The seaway opened officially on June 26, 1959. However, ships had been using it since April. A Dutch ship, the Prins Johan Willem Friso, was the first oceangoing vessel to travel through the seaway to Chicago. It docked there on April 30.

Saint Lawrence Seaway opens
Saint Lawrence Seaway opens

During the first year of operation, the St. Lawrence Seaway carried about 20 million short tons (18 million metric tons) of cargo. However, several temporary problems hampered the waterway at first. Traffic jams were caused by slow-moving ships, whose pilots were unfamiliar with the seaway. Some ports on the Great Lakes could not handle the large number of vessels that used the waterway. Some ships that docked at these ports had to wait several days to be loaded or unloaded.

The seaway today.

Although the seaway has been a success for commercial shipping, the Canadian government has lost money on its operation. The government has gradually increased tolls charged at its locks to reduce this loss. The United States has not lost as much money because it operates a smaller section.
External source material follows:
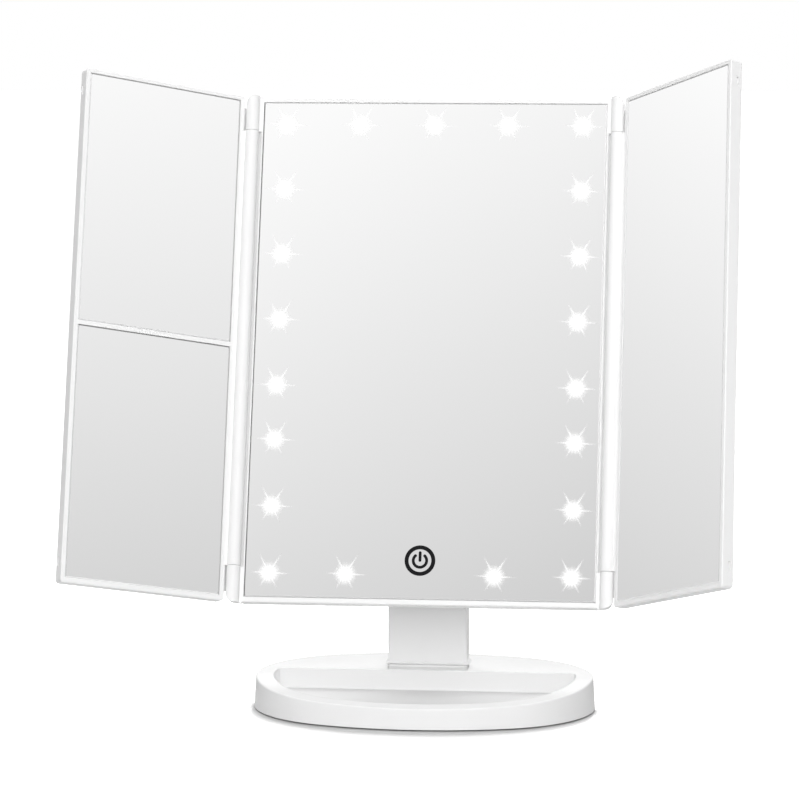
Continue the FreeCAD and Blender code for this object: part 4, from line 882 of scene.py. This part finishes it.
class VANITY_OT_symbol(bpy.types.Operator):
    """Makes the printed touch-switch symbol: a ring with a power sign inside"""
    bl_idname = "vanity.symbol"
    bl_label = "Switch symbol"

    def execute(self, context):
        sizes = context.scene.vanity_sizes
        low, high = own_box("centre_mirror", "head")
        middle = np.array([(low[0] + high[0]) / 2, low[2] + sizes.symbol_height])
        depths = low[1] - PRINT_FRONT, low[1] - PRINT_BACK

        def stroke(name, path, angles, width, capped=True, round_ends=True):
            band = band_along(middle + path, angles, width / 2, *depths, round_ends=round_ends)
            add_piece(name, band[None], "print", "head", "rubber", capped=capped)

        around = np.linspace(0, math.tau, 121)
        stroke("symbol_ring", arc_path(sizes.symbol_radius, around), around + math.pi / 2,
               sizes.symbol_stroke, capped=False, round_ends=False)
        sweep = np.linspace(math.pi / 2 + POWER_GAP, 5 * math.pi / 2 - POWER_GAP, 73)
        stroke("power_arc", arc_path(sizes.power_radius, sweep), sweep + math.pi / 2,
               sizes.power_stroke)
        height = sizes.power_radius * np.linspace(*POWER_BAR, 3)
        stroke("power_bar", np.stack([np.zeros(3), height], axis=-1), np.full(3, math.pi / 2),
               sizes.power_stroke)
        return {"FINISHED"}


def arc_path(radius, angles):
    """Points of a circle at the given angles, radius * (cos a, sin a)."""
    return radius * np.stack([np.cos(angles), np.sin(angles)], axis=-1)


class VANITY_OT_stage(bpy.types.Operator):
    """Makes the pale floor, the room light, the four soft lamps and the camera"""
    bl_idname = "vanity.stage"
    bl_label = "Studio"

    def execute(self, context):
        scene, studio = context.scene, context.scene.vanity_studio
        make_world(scene, studio)
        make_floor(scene, scene.vanity_sizes)
        # name, power, azimuth, elevation, width and height
        for lamp in (
                ("front_lamp", studio.front_power, studio.front_azimuth, studio.front_elevation,
                 1.0, 1.2),
                ("top_lamp", studio.top_power, 0.0, studio.top_elevation, 1.0, 1.0),
                ("back_lamp", studio.back_power, math.pi, studio.back_elevation, 2.6, 0.7),
                ("high_lamp", studio.high_power, math.pi, studio.high_elevation, 2.6, 0.7)):
            make_lamp(scene, *lamp)
        make_camera(scene, studio)
        scene.view_settings.view_transform = "Standard"
        return {"FINISHED"}


def make_world(scene, studio):
    """Room: white where the camera looks, an even fill, and for reflections a dome whose
    brightness rises with height, b = 0.70 + 2.65 (z - 0.4906 + 0.3417 |x| - 0.1139 x), held
    between 0.25 and 1.02, and which is 1 at the back, where y passes from 0.5 to 0.8."""
    world = bpy.data.worlds.new("room")
    scene.world = world
    world.use_nodes = True
    tree = world.node_tree
    tree.nodes.clear()
    calc = partial(maths, tree)
    ray = add_node(tree, "LightPath")
    way = add_node(tree, "SeparateXYZ", {0: add_node(tree, "TexCoord")["Generated"]})
    lean = calc("MULTIPLY_ADD", calc("ABSOLUTE", way["X"]), 0.3417, way["Z"])
    lean = calc("MULTIPLY_ADD", way["X"], -0.1139, lean)
    dome = ramp(tree, lean, 0.25, 1.02, low=0.4906 - 0.17, high=0.4906 + 0.12)
    behind = ramp(tree, way["Y"], 0.0, 1.0, low=0.5, high=0.8, interpolation_type="SMOOTHSTEP")
    dome = mixed(tree, behind, dome, 1.0, "FLOAT")
    strength = mixed(tree, ray["Is Glossy Ray"], studio.fill, dome, "FLOAT")
    seen = calc("MAXIMUM", ray["Is Camera Ray"], ray["Is Transmission Ray"])
    strength = mixed(tree, seen, strength, 1.0, "FLOAT")
    light = add_node(tree, "Background", {"Color": (1, 1, 1, 1), "Strength": strength})[0]
    tree.links.new(light, tree.nodes.new("ShaderNodeOutputWorld").inputs["Surface"])


def make_floor(scene, sizes):
    """Round pale floor: rings closed by one face in the middle. White is added for reflections far
    out, and for the camera round the base's foot, so that only the shadow in front of it shows.

    With X = |x| / half width, the foot's outline is e = half depth * sqrt(1 - X^2). The white is
    the largest of (-y - e - 6 mm) / 18 mm in front, (y - e) / 4 mm behind and (X - 1) / 0.05
    beside. Far out it rises from 0 to 1 between 0.5 and 1 m from the middle."""
    count = 96
    angles = np.arange(count) * math.tau / count
    radii = np.array([0.2, 0.6, 1.5, 4.0, 9.0])
    rings = radii[:, None, None] * arc_path(1.0, angles)
    faces = ring_faces(len(radii), count)[:, ::-1].tolist() + [list(range(count))]
    mesh = bpy.data.meshes.new("floor")
    mesh.from_pydata(np.insert(rings.reshape(-1, 2), 2, 0.0, axis=1).tolist(), [], faces)
    mesh.update()
    floor = bpy.data.objects.new("floor", mesh)
    scene.collection.objects.link(floor)
    material, tree, shader = new_material("pale_floor")
    calc = partial(maths, tree)
    place = own_place(tree)
    axis = add_node(tree, "SeparateXYZ", {0: place})
    share = calc("DIVIDE", calc("ABSOLUTE", axis["X"]), sizes.base_half_width + sizes.base_draft)
    root = calc("SQRT", calc("MAXIMUM", calc("SUBTRACT", 1.0, calc("POWER", share, 2.0)), 0.0))
    edge = calc("MULTIPLY", root, sizes.base_half_depth + sizes.base_draft)
    ahead = calc("SUBTRACT", calc("MULTIPLY_ADD", axis["Y"], -1.0, -0.006), edge)
    front = calc("DIVIDE", ahead, 0.018)
    back = calc("DIVIDE", calc("SUBTRACT", axis["Y"], edge), 0.004)
    side = calc("DIVIDE", calc("SUBTRACT", share, 1.0), 0.05)
    near = ramp(tree, calc("MAXIMUM", calc("MAXIMUM", front, back), side), 0.0, 1.0)
    distance = add_node(tree, "VectorMath", {0: place}, operation="LENGTH")["Value"]
    far = ramp(tree, distance, 0.0, 1.0, low=0.5, high=1.0)
    ray = add_node(tree, "LightPath")
    bounced = calc("MAXIMUM", ray["Is Glossy Ray"], ray["Is Transmission Ray"])
    direct = calc("MULTIPLY", ray["Is Camera Ray"], near)
    white = calc("MAXIMUM", direct, calc("MULTIPLY", bounced, far))
    feed(tree, shader, {"Base Color": (0.64, 0.64, 0.64, 1), "Roughness": 0.65,
                        "Specular IOR Level": 0.2, "Emission Color": (1, 1, 1, 1),
                        "Emission Strength": white})
    mesh.materials.append(material)


def direction(azimuth, elevation):
    """Unit vector from the object towards a place at an azimuth to the right of the front."""
    flat = math.cos(elevation)
    return Vector((math.sin(azimuth) * flat, -math.cos(azimuth) * flat, math.sin(elevation)))


def make_lamp(scene, name, power, azimuth, elevation, width, height):
    """Rectangular soft lamp that faces the object's middle."""
    data = bpy.data.lights.new(name, "AREA")
    data.energy = power
    data.shape = "RECTANGLE"
    data.size = width
    data.size_y = height
    lamp = bpy.data.objects.new(name, data)
    scene.collection.objects.link(lamp)
    lamp.visible_glossy = False
    way = direction(azimuth, elevation)
    lamp.location = way * LAMP_DISTANCE + LAMP_AIM
    lamp.rotation_euler = way.to_track_quat("Z", "Y").to_euler()


def make_camera(scene, studio):
    """Camera on the studio's azimuth and elevation, looking at its target."""
    data = bpy.data.cameras.new("camera")
    data.sensor_width = 36.0
    data.lens = studio.camera_lens
    data.clip_end = 50.0
    camera = bpy.data.objects.new("camera", data)
    scene.collection.objects.link(camera)
    way = direction(studio.camera_azimuth, studio.camera_elevation)
    camera.location = Vector(studio.target) + way * studio.camera_distance
    facing = way.to_track_quat("Z", "Y").to_matrix() @ Matrix.Rotation(studio.camera_roll, 3, "Z")
    camera.rotation_euler = facing.to_euler()
    scene.camera = camera


class VANITY_PT_panel(bpy.types.Panel):
    """Vanity mirror tools"""
    bl_idname = "VANITY_PT_panel"
    bl_label = "Vanity mirror"
    bl_space_type = "VIEW_3D"
    bl_region_type = "UI"
    bl_category = "Vanity mirror"

    def draw(self, context):
        for operator in OPERATORS:
            self.layout.operator(operator.bl_idname)
        for settings in (getattr(context.scene, name) for name in SETTINGS):
            box = self.layout.box()
            for key in settings.bl_rna.properties.keys()[2:]:
                box.prop(settings, key)


OPERATORS = (VANITY_OT_mouldings, VANITY_OT_hardware, VANITY_OT_base, VANITY_OT_collar,
             VANITY_OT_guards, VANITY_OT_glass, VANITY_OT_lamps, VANITY_OT_symbol, VANITY_OT_stage)
SETTINGS = {"vanity_sizes": VanityMirrorSizes, "vanity_colours": VanityMirrorColours,
            "vanity_studio": VanityMirrorStudio}
CLASSES = (*SETTINGS.values(), *OPERATORS, VANITY_PT_panel)


def register():
    for item in CLASSES:
        bpy.utils.register_class(item)
    for name, settings in SETTINGS.items():
        setattr(bpy.types.Scene, name, PointerProperty(type=settings))


def unregister():
    for name in SETTINGS:
        delattr(bpy.types.Scene, name)
    for item in reversed(CLASSES):
        bpy.utils.unregister_class(item)


def main():
    """Makes every piece in order."""
    register()
    bpy.ops.vanity.mouldings()
    bpy.ops.vanity.hardware()
    bpy.ops.vanity.base()
    bpy.ops.vanity.collar()
    bpy.ops.vanity.guards()
    bpy.ops.vanity.glass()
    bpy.ops.vanity.lamps()
    bpy.ops.vanity.symbol()
    bpy.ops.vanity.stage()


if __name__ == "__main__":
    main()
Supporters of the seaway project expected it to be a major shipping route for general cargo as well as bulk cargo. However, the development of container ships resulted in the seaway’s becoming chiefly a route for bulk cargo. General cargo is carried mainly by container ships, most of which are too large to enter the seaway. These ships carry cargo that can be stored in metal or wooden shipping units called containers. Containers are easy to handle, and they can be hauled inland by train or truck. Long, flat ships called lake carriers or lakers have been developed especially for Great Lakes traffic. Some lakers can navigate ocean waters.